Amendments 50 and 100 centre on the way in which double taxation relief is given in the rare cases in which a dividend is taxable. Government amendment 100 deals with the interaction between the rules in part 9A that apply to taxable dividends and the double taxation relief rules. If a dividend is paid out of profits that have been subject to foreign tax, the double taxation relief rules allow the foreign tax to be given as a credit against the UK tax due on the dividend to ensure that the same income is not taxed twice. The rules currently allow a large amount of choice in the specification of the profits out of which the dividend is paid, which is important because the foreign tax paid on the specified profits determines the amount of foreign tax credit available. The distribution exemption schedule includes an anti-avoidance rule that considers the source of the profits out of which a dividend is paid. If those profits result from transactions designed to reduce UK tax, the dividend will be taxable in the UK.

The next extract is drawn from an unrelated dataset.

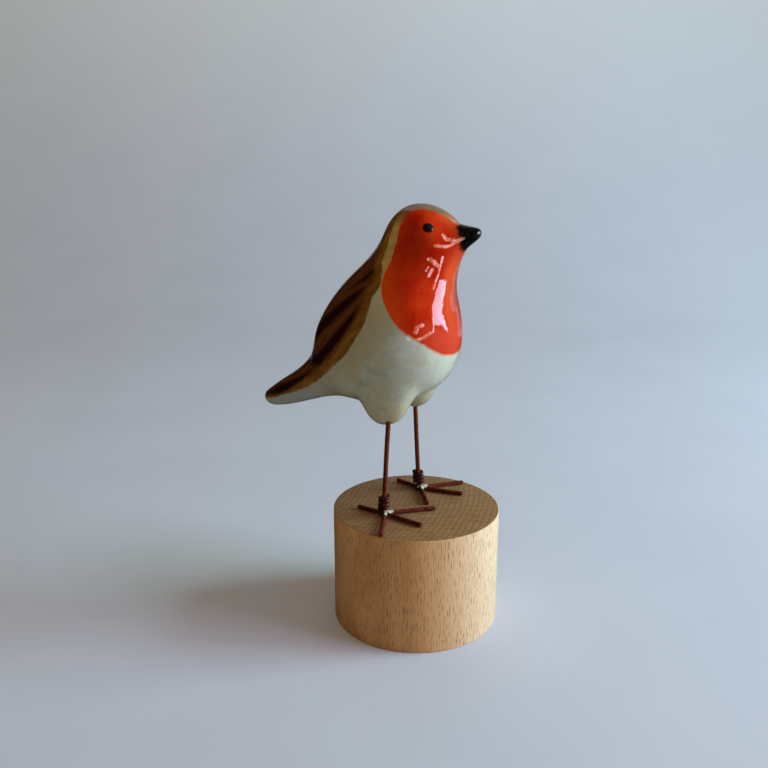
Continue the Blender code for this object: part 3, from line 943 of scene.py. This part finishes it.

Since the Bill was published, it has been brought to our attention that there is a risk that avoidance schemes might exploit the mismatch between how profits are specified for the purpose of the anti-avoidance rule and how they are specified for the purpose of double tax relief rules. The amendment therefore overrules the usual choice available in the double tax relief rules. It will ensure that, where a dividend is taxable in the UK because it is paid out of the profits of tax avoidance, double tax relief available on that dividend will be calculated by reference to those same profits. The amendment will remove a significant risk of tax avoidance exploiting a mismatch whereby a dividend intended to be taxed would escape any effective taxation.
Perhaps if the hon. Member for Fareham speaks to amendment 50, I will be able to respond later.